Свою аргументацию мисс Химмельфарб начинает с грубой ошибки, от которой ей так и не удается избавиться. Она смешивает силу принципа и область его действия. Представления Бентама о человеческой природе и пользе, которые Милль находит слишком простыми, были абсолютными по своей области применения. Бентам считал, что за любым человеческим поступком или решением стоит некий расчет удовольствий и страданий и что каждое политическое решение должно приниматься с учетом такого же расчета с тем, чтобы в итоге максимизировать для общества в целом общую сумму простых удовольствий по сравнению со страданиями.

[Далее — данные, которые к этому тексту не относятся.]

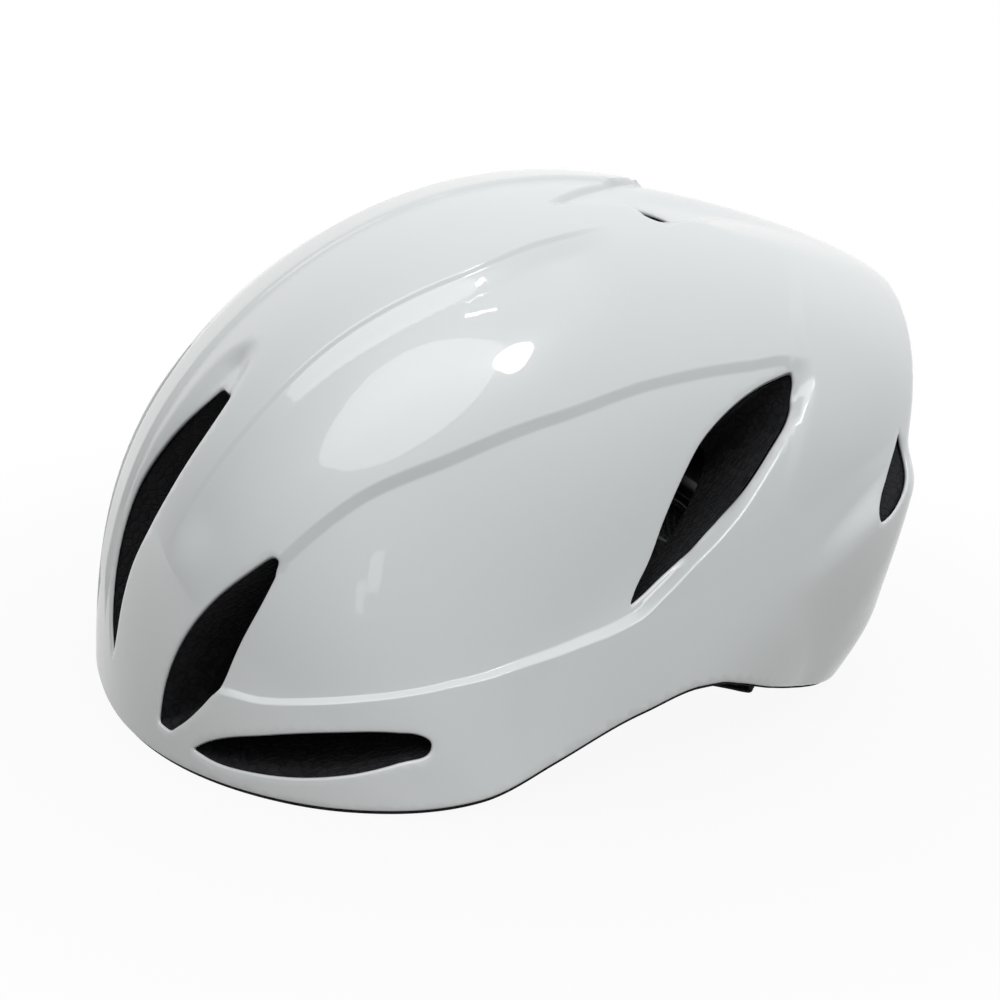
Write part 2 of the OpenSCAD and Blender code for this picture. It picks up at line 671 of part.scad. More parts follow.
module divider_body() {
    mouth_half = strap_w / 2 + fit_gap;
    mouth_high = strap_t / 2 + fit_gap;
    translate([divider_at.x, divider_at.y, floor_gap])
        difference() {
            union() {
                for (turn = [turn_to(front_slot), turn_to(rear_slot), 180])
                    divider_arm(turn, strap_w / 2 + 1.8, 0, divider_r, 0, divider_h);
                for (s = [-1, 1])
                    translate([axle_x - 3, s * (ear_half - ear_t / 2) - ear_t / 2, divider_h - 0.5])
                        cube([6, ear_t, lever_pin_d + 3]);
            }
            for (turn = [turn_to(front_slot), turn_to(rear_slot), 180])
                divider_arm(turn, mouth_half, divider_r - mouth_depth, divider_r + 1,
                    divider_h / 2 - mouth_high, divider_h / 2 + mouth_high);
            translate([axle_x, ear_half + 1, axle_z])
                rotate([90, 0, 0])
                    cylinder(d = lever_pin_d + fit_gap, h = 2 * ear_half + 2);
        }
}

module lever_body() {
    plate_half = ear_half - ear_t - fit_gap;
    plate_t = 1.8;
    hub_d = lever_pin_d + 1.2;
    translate([divider_at.x + axle_x, divider_at.y, floor_gap + axle_z]) {
        rotate([90, 0, 0])
            translate([0, 0, -ear_half + 0.2])
                cylinder(d = lever_pin_d, h = 2 * ear_half - 0.4);
        rotate([90, 0, 0])
            translate([0, 0, -plate_half])
                cylinder(d = hub_d, h = 2 * plate_half);
        translate([0, -plate_half, hub_d / 2 - plate_t]) cube([lever_l, 2 * plate_half, plate_t]);
    }
}

module strap_divider_left() {
    color(plastic) divider_body();
}

module strap_divider_right() {
    color(plastic) mirror([1, 0, 0]) divider_body();
}

module divider_lever_left() {
    color(plastic) lever_body();
}

module divider_lever_right() {
    color(plastic) mirror([1, 0, 0]) lever_body();
}

// Buckle halves joined by a T-shaped rail that runs sideways
rail_neck = 2.6;
rail_neck_h = 2.4;
rail_head = 2;
rail_head_h = 4.6;

module rail_outline(gap) {
    mid = buckle_h / 2;
    neck = rail_neck_h / 2 + gap;
    head = rail_head_h / 2 + gap;
    near = rail_neck - gap;
    far = rail_neck + rail_head + gap;
    polygon([[-1, mid - neck], [near, mid - neck], [near, mid - head], [far, mid - head],
        [far, mid + head], [near, mid + head], [near, mid + neck], [-1, mid + neck]]);
}

module across_buckle(from, to) {
    translate([from, 0, 0]) rotate([90, 0, 90]) linear_extrude(to - from) children();
}

module buckle_frame() {
    translate([buckle_x, buckle_y, floor_gap]) children();
}

stop_wall = 2;
rail_from = -buckle_w / 2 + stop_wall + fit_gap;

module strap_mouth(y) {
    translate([-strap_w / 2 - fit_gap, y, buckle_h / 2 - strap_t / 2 - fit_gap])
        cube([strap_w + 2 * fit_gap, mouth_depth + 1, strap_t + 2 * fit_gap]);
}

magnet_at = 10;

module magnet_pocket(y) {
    translate([0, y, buckle_h - magnet_t - 0.6]) cylinder(d = magnet_d + 0.2, h = magnet_t + 1);
}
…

Однако принцип Милля имеет очень ограниченную область действия. Он распространяется на те относительно редкие случаи, когда от правительства требуют запретить некоторое действие только на том единственном основании, что оно представляет опасность для человека, который его совершает, как, например, вождение мотоцикла без шлема. Или же на том основании, что оно нарушает общественные нормы морали, как, например, занятия гомосексуализмом или издание и чтение порнографической литературы. Такие решения составляют очень небольшую часть забот, находящихся в ведении правительства. Этот принцип ничего не говорит о том, как правительству следует распределять такие ограниченные ресурсы, как доход, безопасность или власть, или о том, когда следует ограничивать свободу ради осуществления каких-то других ценностей. Он не содержит, к примеру, рекомендаций, предписывающих правительству уважать свободу совести «отказников» от военной службы в ущерб боеспособности вооруженных сил, или свободу выражения протеста в ущерб чьей-то собственности, или свободу землепользования несмотря на связанное с нею нарушение общественного порядка.